At its presentation, Delta unveiled its 2015 expectations. It expects 2015 pretax profit to increase by 11% to at least $5 billion. It expects to save $1.7 billion on fuel price declines, even after $1.2 billion in hedging losses. It expects to complete a $2 billion share-buyback program. It expects to realize $250 million in new revenue from offering four fare categories.
Becker said the presentation confirmed that fares are unlikely to decline because of lower fuel costs. "We believe steady fares in a low jet fuel environment will drive meaningful margin expansion," she wrote. She increased her price target to $58 from $45.
Delta's stature in the industry is such that early this month Credit Suisse analyst Julie Yates wrote in a report that she would like to find "the world's next Delta.
"For many years the use of the words profits and U.S. airlines rarely appeared in the same sentence," Yates wrote on Dec. 2. "Today U..S airlines' earnings are leading the world in size and quality, which has exerted a remarkable impact on their stock prices. Delta Airlines has been the poster-child of this revolution."
Yates said her top picks to be the next Delta are United (UAL) , Japan Air Lines and IAG in the U.S., Asia and Europe.
Following Delta's investor day presentation, Yates raised her target price to $63 from $56. "Delta is the U.S. network carrier with the lowest risk profile and the most attractive free cash flow yield and shareholder returns," she wrote.
Meanwhile, Wolfe Research analyst Hunter Keay was a bit less impressed; his Delta rating remains at peer perform.

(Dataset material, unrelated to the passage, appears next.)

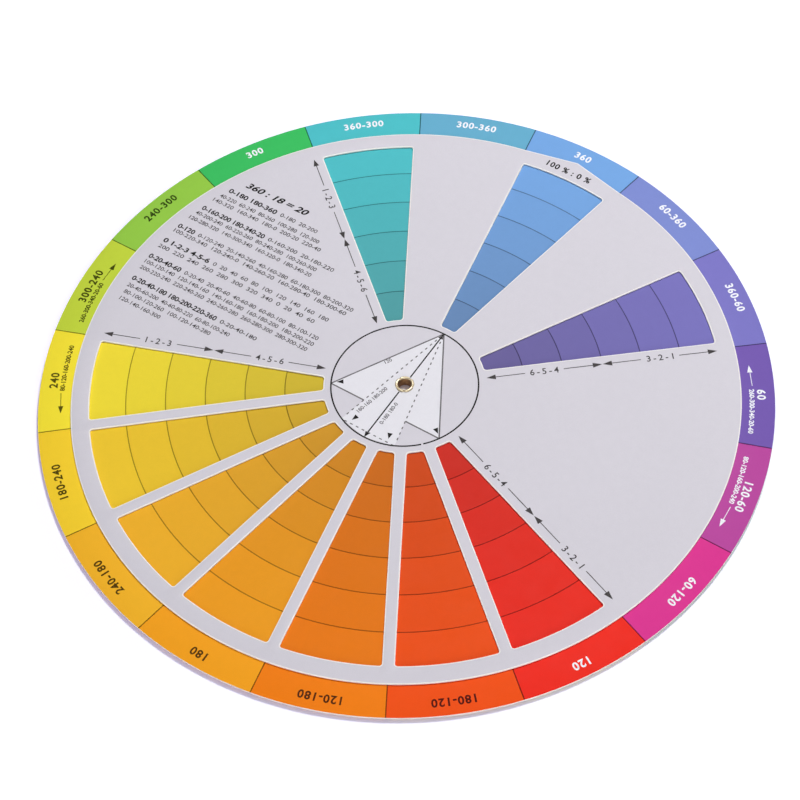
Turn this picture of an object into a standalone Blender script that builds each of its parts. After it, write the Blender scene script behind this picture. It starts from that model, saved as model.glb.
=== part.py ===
"""Color mixing wheel: three round cards that turn on one brass eyelet.

The wheel lies on its back with +Z up. The origin is on the eyelet's axis, at the flange that the wheel
rests on, and +Y points to the key hue, where both dials' pointers stand at rest.
All lengths are in metres.
"""
import math

import bmesh
import bpy

# The card stock, and the air between layers that slide on each other
CARD_THICKNESS = 0.0006
LAYER_GAP = 0.0003

# The base disc, whose printed hue ring stays visible round the dials
BASE_RADIUS = 0.1175
HUE_RING_WIDTH = 0.0106
HUE_COUNT = 18

# What both dials share: the rim's solid band, the solid hub, and the pointer on the rim
DIAL_RIM_BAND = 0.0059
DIAL_HUB_RADIUS = 0.026
POINTER_RISE = 0.0025
WINDOW_CORNER_RADIUS = 0.0009

# The front dial's windows, counted in hues clockwise from the pointer, and the web between neighbours
FRONT_WINDOW_HUES = (-2, 0, 2, 6, 7, 8, 9, 10, 11, 12)
FRONT_WEB_WIDTH = 0.0038

# The rear dial's windows: a ladder of small ones on each of three spokes
REAR_LADDER_HUES = (0, 6, 12)
REAR_LADDER_ROWS = 5
REAR_WEB_WIDTH = 0.0045
REAR_RUNG_WIDTH = 0.0024

# The eyelet: its barrel, the flange behind and the curled lip in front
BARREL_RADIUS = 0.0024
BARREL_WALL = 0.00028
BARREL_CLEARANCE = 0.0003
FLANGE_WIDTH = 0.0017
FLANGE_THICKNESS = 0.0004
LIP_WIDTH = 0.0007
LIP_RISE = 0.0005
NOTCH_WIDTH = 0.0002
NOTCH_AZIMUTHS_DEG = (8, 78, 151, 214, 292)

# How finely round edges are cut, and how far a cutter runs past what it cuts
RIM_STEPS = 180
HOLE_STEPS = 32
CORNER_STEPS = 4
WINDOW_ARC_STEP_DEG = 2.0
EYELET_STEPS = 48
CURL_STEPS = 8
CUT_OVERRUN = 0.0005

# Derived sizes
HUE_ANGLE = math.tau / HUE_COUNT
DIAL_RADIUS = BASE_RADIUS - HUE_RING_WIDTH
WINDOW_OUTER_RADIUS = DIAL_RADIUS - DIAL_RIM_BAND
CARD_HOLE_RADIUS = BARREL_RADIUS + BARREL_CLEARANCE
BORE_RADIUS = BARREL_RADIUS - BARREL_WALL
FLANGE_RADIUS = BARREL_RADIUS + FLANGE_WIDTH
LIP_RADIUS = BARREL_RADIUS + LIP_WIDTH

# Heights of the layers' undersides, from the flange up
REAR_DIAL_HEIGHT = FLANGE_THICKNESS + LAYER_GAP
BASE_HEIGHT = REAR_DIAL_HEIGHT + CARD_THICKNESS + LAYER_GAP
FRONT_DIAL_HEIGHT = BASE_HEIGHT + CARD_THICKNESS + LAYER_GAP
LIP_HEIGHT = FRONT_DIAL_HEIGHT + CARD_THICKNESS + LAYER_GAP


def clear_objects():
    for old in list(bpy.data.objects):
        bpy.data.objects.remove(old, do_unlink=True)


def make_collection(name):
    collection = bpy.data.collections.new(name)
    bpy.context.scene.collection.children.link(collection)
    return collection


def make_material(name, colour, roughness, metallic=0.0):
    material = bpy.data.materials.new(name)
    material.use_nodes = True
    shader = material.node_tree.nodes["Principled BSDF"]
    shader.inputs["Base Color"].default_value = (*colour, 1.0)
    shader.inputs["Roughness"].default_value = roughness
    shader.inputs["Metallic"].default_value = metallic
    return material


def polar(radius, azimuth):
    """The point at a radius and a clockwise azimuth from +Y, as seen from the front."""
    return radius * math.sin(azimuth), radius * math.cos(azimuth)


def arc(centre, radius, start, end, steps):
    """Points along an arc about a centre, both ends included, at clockwise azimuths from +Y."""
    points = []
    for step in range(steps + 1):
        x, y = polar(radius, start + (end - start) * step / steps)
        points.append((centre[0] + x, centre[1] + y))
    return points


def circle_outline(radius, steps):
    return arc((0, 0), radius, 0, math.tau, steps)[:-1]


def dial_outline():
    """The dial's rim, with a straight-sided pointer that spans the key hue."""
    shoulder = HUE_ANGLE / 2
    rim_steps = RIM_STEPS - RIM_STEPS // HUE_COUNT
    rim = arc((0, 0), DIAL_RADIUS, shoulder, math.tau - shoulder, rim_steps)
    return rim + [polar(DIAL_RADIUS + POINTER_RISE, 0)]


def window_outline(hue, inner_radius, outer_radius, web_width):
    """A wedge one hue wide, drawn in by half a web at each side, with rounded corners."""
    middle = hue * HUE_ANGLE
    half_web = web_width / 2
    corner = WINDOW_CORNER_RADIUS
    points = []
    # The corner circles touch the side at their own distance from the spoke between two hues
    outer_turn = math.asin((half_web + corner) / (outer_radius - corner))
    inner_turn = math.asin((half_web + corner) / (inner_radius + corner))
    for side in (1, -1):
        spoke = middle + side * HUE_ANGLE / 2
        side_normal = spoke + side * math.pi / 2
        outer_azimuth = spoke - side * outer_turn
        inner_azimuth = spoke - side * inner_turn
        outer_centre = polar(outer_radius - corner, outer_azimuth)
        inner_centre = polar(inner_radius + corner, inner_azimuth)
        outer_corner = arc(outer_centre, corner, outer_azimuth, side_normal, CORNER_STEPS)
        inner_corner = arc(inner_centre, corner, side_normal, inner_azimuth + side * math.pi, CORNER_STEPS)
        if side > 0:
            arc_steps = max(2, round(math.degrees(HUE_ANGLE - 2 * outer_turn) / WINDOW_ARC_STEP_DEG))
            start = 2 * middle - outer_azimuth
            points += arc((0, 0), outer_radius, start, outer_azimuth, arc_steps)[1:-1]
            points += outer_corner + inner_corner
        else:
            points += [polar(inner_radius, middle)]
            points += inner_corner[::-1] + outer_corner[::-1]
    return points


def add_card(name, outlines, underside, material, collection):
    """A flat card cut along its outlines: the first is its edge and the others are holes."""
    curve = bpy.data.curves.new(name, "CURVE")
    curve.dimensions = "2D"
    curve.fill_mode = "BOTH"
    curve.extrude = CARD_THICKNESS / 2
    for outline in outlines:
        spline = curve.splines.new("POLY")
        spline.points.add(len(outline) - 1)
        for point, (x, y) in zip(spline.points, outline):
            point.co = (x, y, 0, 1)
        spline.use_cyclic_u = True
    curve.materials.append(material)
    card = bpy.data.objects.new(name, curve)
    card.location = (0, 0, underside + CARD_THICKNESS / 2)
    collection.objects.link(card)
    return card


def add_base_disc(collection):
    card = make_material("white_card", (0.88, 0.86, 0.82), 0.45)
    outlines = [circle_outline(BASE_RADIUS, RIM_STEPS), circle_outline(CARD_HOLE_RADIUS, HOLE_STEPS)]
    return add_card("base_disc", outlines, BASE_HEIGHT, card, collection)


def add_front_dial(collection):
    card = make_material("grey_card", (0.66, 0.65, 0.69), 0.4)
    outlines = [dial_outline(), circle_outline(CARD_HOLE_RADIUS, HOLE_STEPS)]
    for hue in FRONT_WINDOW_HUES:
        outlines.append(window_outline(hue, DIAL_HUB_RADIUS, WINDOW_OUTER_RADIUS, FRONT_WEB_WIDTH))
    return add_card("front_dial", outlines, FRONT_DIAL_HEIGHT, card, collection)


def add_rear_dial(collection):
    card = make_material("pale_grey_card", (0.72, 0.71, 0.74), 0.4)
    outlines = [dial_outline(), circle_outline(CARD_HOLE_RADIUS, HOLE_STEPS)]
    pitch = (WINDOW_OUTER_RADIUS - DIAL_HUB_RADIUS) / REAR_LADDER_ROWS
    for hue in REAR_LADDER_HUES:
        for row in range(REAR_LADDER_ROWS):
            inner_radius = DIAL_HUB_RADIUS + row * pitch + REAR_RUNG_WIDTH / 2
            outer_radius = inner_radius + pitch - REAR_RUNG_WIDTH
            outlines.append(window_outline(hue, inner_radius, outer_radius, REAR_WEB_WIDTH))
    return add_card("rear_dial", outlines, REAR_DIAL_HEIGHT, card, collection)


def eyelet_profile():
    """The eyelet's wall at +X: over the curled lip, down the barrel's outside, round the flange and up the bore."""
    points = []
    lip_middle = (BORE_RADIUS + LIP_RADIUS) / 2
    lip_reach = (LIP_RADIUS - BORE_RADIUS) / 2
    for step in range(CURL_STEPS + 1):
        turn = math.pi * step / CURL_STEPS
        points.append((lip_middle - lip_reach * math.cos(turn), LIP_HEIGHT + LIP_RISE * math.sin(turn)))
    points.append((BARREL_RADIUS, LIP_HEIGHT))
    points.append((BARREL_RADIUS, FLANGE_THICKNESS))
    edge = FLANGE_THICKNESS / 2
    for step in range(CURL_STEPS // 2 + 1):
        turn = math.pi * step / (CURL_STEPS // 2)
        points.append((FLANGE_RADIUS - edge + edge * math.sin(turn), edge + edge * math.cos(turn)))
    for step in range(CURL_STEPS // 4 + 1):
        turn = math.pi / 2 * step / (CURL_STEPS // 4)
        points.append((BORE_RADIUS + edge - edge * math.sin(turn), edge - edge * math.cos(turn)))
    return points


def add_notch_cutter(name, azimuth, collection):
    """A thin blade through the curled lip, from the barrel's outside outwards."""
    blade = bmesh.new()
    bmesh.ops.create_cube(blade, size=1)
    length = LIP_WIDTH + CUT_OVERRUN
    height = LIP_RISE + 2 * CUT_OVERRUN
    bmesh.ops.scale(blade, vec=(NOTCH_WIDTH, length, height), verts=blade.verts)
    mesh = bpy.data.meshes.new(name)
    blade.to_mesh(mesh)
    blade.free()
    cutter = bpy.data.objects.new(name, mesh)
    x, y = polar(BARREL_RADIUS + length / 2, azimuth)
    cutter.location = (x, y, LIP_HEIGHT + LIP_RISE / 2)
    cutter.rotation_euler = (0, 0, -azimuth)
    cutter.hide_render = True
    cutter.display_type = "WIRE"
    collection.objects.link(cutter)
    return cutter


def add_eyelet(collection, cutters):
    brass = make_material("brass", (0.78, 0.6, 0.3), 0.3, 1.0)
    profile = eyelet_profile()
    mesh = bpy.data.meshes.new("eyelet")
    vertices = [(x, 0, z) for x, z in profile]
    edges = [(index, (index + 1) % len(profile)) for index in range(len(profile))]
    mesh.from_pydata(vertices, edges, [])
    mesh.materials.append(brass)
    eyelet = bpy.data.objects.new("eyelet", mesh)
    collection.objects.link(eyelet)
    turn = eyelet.modifiers.new("turned wall", "SCREW")
    turn.axis = "Z"
    turn.angle = math.tau
    turn.steps = EYELET_STEPS
    turn.render_steps = EYELET_STEPS
    turn.use_smooth_shade = True
    for number, degrees in enumerate(NOTCH_AZIMUTHS_DEG, start=1):
        cut = eyelet.modifiers.new(f"notch {number}", "BOOLEAN")
        cut.operation = "DIFFERENCE"
        cut.solver = "EXACT"
        cut.object = add_notch_cutter(f"notch_cutter_{number}", math.radians(degrees), cutters)
    return eyelet


def main():
    clear_objects()
    wheel = make_collection("color_mixing_wheel")
    cutters = make_collection("cutters")
    add_rear_dial(wheel)
    add_base_disc(wheel)
    add_front_dial(wheel)
    add_eyelet(wheel, cutters)


main()
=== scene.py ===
"""Color mixing wheel: three printed cards that turn on one brass eyelet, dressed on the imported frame.

Lengths are in metres. Azimuths run clockwise from +Y, the key hue, as seen from the front. A sheet for the
back is drawn as if it faced the front, and is then turned over about the Y axis.
"""

import math

import bmesh
import bpy
from mathutils import Color, Matrix, Vector


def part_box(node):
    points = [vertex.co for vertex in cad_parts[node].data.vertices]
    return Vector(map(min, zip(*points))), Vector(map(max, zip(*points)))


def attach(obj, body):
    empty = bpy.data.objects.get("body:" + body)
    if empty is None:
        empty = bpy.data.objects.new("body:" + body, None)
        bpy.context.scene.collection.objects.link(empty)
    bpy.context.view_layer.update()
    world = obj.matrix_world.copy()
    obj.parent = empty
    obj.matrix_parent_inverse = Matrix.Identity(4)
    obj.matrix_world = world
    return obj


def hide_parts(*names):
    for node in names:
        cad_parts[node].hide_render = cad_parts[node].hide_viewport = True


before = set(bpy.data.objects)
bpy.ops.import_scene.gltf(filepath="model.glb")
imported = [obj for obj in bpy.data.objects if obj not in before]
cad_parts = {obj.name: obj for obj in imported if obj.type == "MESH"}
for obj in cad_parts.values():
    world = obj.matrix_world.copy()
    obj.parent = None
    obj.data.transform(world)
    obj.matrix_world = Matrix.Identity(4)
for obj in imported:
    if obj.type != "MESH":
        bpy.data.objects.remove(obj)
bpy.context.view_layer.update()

MM = 0.001
AXIS_UP = Vector((0, 0, 1))

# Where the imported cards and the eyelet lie
BASE_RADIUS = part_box("base_disc")[1].x
BASE_UNDERSIDE, BASE_TOP = (corner.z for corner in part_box("base_disc"))
DIAL_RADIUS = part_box("front_dial")[1].x
POINTER_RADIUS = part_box("front_dial")[1].y
FRONT_UNDERSIDE, FRONT_TOP = (corner.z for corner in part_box("front_dial"))
REAR_UNDERSIDE, REAR_TOP = (corner.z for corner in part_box("rear_dial"))
EYELET_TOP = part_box("eyelet")[1].z
FLANGE_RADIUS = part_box("eyelet")[1].x

# The hue circle. Each hue has the number on its ring field, that number's ink, its printed color, and the
# share of dark that its bands hold beyond the usual one. A hue between two main ones carries both numbers,
# the nearer one last.
HUES = (
    ("360", "white", (121, 169, 224), -0.035),
    ("60-360", "white", (129, 143, 206), -0.035),
    ("360-60", "white", (127, 122, 194), 0),
    ("60", "white", (119, 94, 173), -0.035),
    ("120-60", "white", (186, 78, 157), -0.02),
    ("60-120", "white", (221, 61, 145), -0.02),
    ("120", "white", (242, 53, 42), -0.02),
    ("180-120", "toned", (245, 87, 34), -0.02),
    ("120-180", "toned", (248, 132, 33), 0.01),
    ("180", "toned", (252, 168, 42), 0),
    ("240-180", "toned", (251, 187, 51), -0.01),
    ("180-240", "toned", (255, 215, 57), 0.015),
    ("240", "toned", (254, 234, 64), 0),
    ("300-240", "toned", (200, 219, 70), 0),
    ("240-300", "toned", (153, 206, 77), 0),
    ("300", "white", (67, 193, 100), -0.02),
    ("360-300", "white", (84, 194, 199), -0.035),
    ("300-360", "white", (107, 175, 203), -0.035),
)
HUE_COUNT = len(HUES)
HUE_ANGLE = math.tau / HUE_COUNT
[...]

"As usual, Delta presenting a very compelling investment case for the stock," Keay wrote. "But we are unsure if investors will reward Delta for cost-driven EPS growth given lower costs are largely driven by fuel prices."
Keay foresees a 2015 passenger revenue per available seat mile (PRASM) decline of 2% to 3%. For the entire industry, JPMorgan analyst Jamie Baker expects a PRASM decline of 1.6% in 2015. The decline is not a problem, given falling costs.